No muy lejos, 3.000 canteros reponían a toda velocidad las existencias de dos tipos de granito, gris y dorado, desde los peñascales de la sierra. Durante 19 años, un ejército de artesanos y otro de presos políticos aceptaron un armisticio forzoso como recurso de subsistencia y consiguieron terminar el descomunal mausoleo: arriba, la gran cruz, con sus 150 metros de altura, los cíclopes de Juan de Avalos y el pedestal de rocas aborregadas; abajo, la explanada, la exedra, la Piedad o las puertas de bronce que tanto atraían al grupo de japoneses, cuyas pisadas, pom, pom, pom, dejaban una huella imperceptible sobre el mármol negro a última hora de la mañana.

Sin embargo no han prestado especial atención a la segunda tumba. Está cubierta por una lápida de dimensiones idénticas a la primera, pero hay otro nombre bajo una cruz hendida: Francisco Franco.

Para ella el general eligió un significativo emplazamiento entre el altar mayor y el coro: las oraciones pasarían sobre él sin intermediarios. Antes había supervisado el cumplimiento de todos los cambios pedidos a Diego Méndez y, por cierto, quiso estar presente en un acto muy particular: el de la tala del enebro de los bosques de Segovia sobre el que Julio Beobide esculpiría el crucifijo principal. «Aquí fusilan como si talaran», había dicho el corresponsal y piloto Saint-Exupéry, horrorizado por la trivialidad de la vida en la retaguardia. Con varios años de retraso, en un guiño inexplicable, la Historia le devolvía la metáfora del árbol caído.

El conjunto fue inaugurado el 1 de abril de 1959, veinte años después del final de la Guerra Civil.
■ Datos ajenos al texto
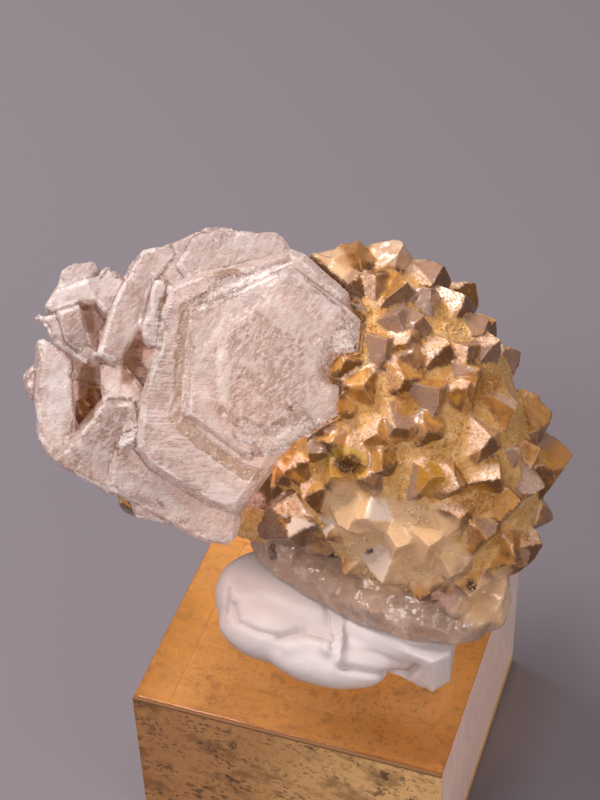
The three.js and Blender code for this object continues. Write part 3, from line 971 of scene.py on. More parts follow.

Cada día recibe a cientos y a veces miles de visitantes movidos por distintos impulsos: españoles o extranjeros, hay turistas recelosos, nostálgicos, despistados, curiosos, comprometidos, silenciosos, jóvenes y viejos. Procedentes de la carretera de la Coruña dejan atrás la sierra de Guadarrama, uno de los escenarios más duros de la guerra: un rápido paseo entre las casamatas de hormigón les bastaría para recuperar algún cartucho de fusil o, quién sabe, para escuchar el disparo póstumo de la cámara de Robert Capa.

A la salida algunos parecen deslumbrados por el contraste de luces. Miran alrededor, descubren de nuevo las arboledas de Cuelgamuros, comparten las impresiones de la visita y comentan la futura Ley de la Memoria. Desde el Parlamento, el ponente socialista José Andrés Torres Mora había explicado sus consecuencias para el Complejo: «El Valle de los Caídos se regirá estrictamente por las normas aplicables con carácter general a los lugares de culto y cementerios públicos: en ningún lugar del recinto podrán llevarse a cabo actos de naturaleza política ni exaltadores de la Guerra Civil, de sus protagonistas ni del franquismo».

Inmediatamente los rezagados empiezan a discutir. Para los que quieren recordar, lo importante son los caídos. Para los que prefieren olvidar, lo importante es el valle.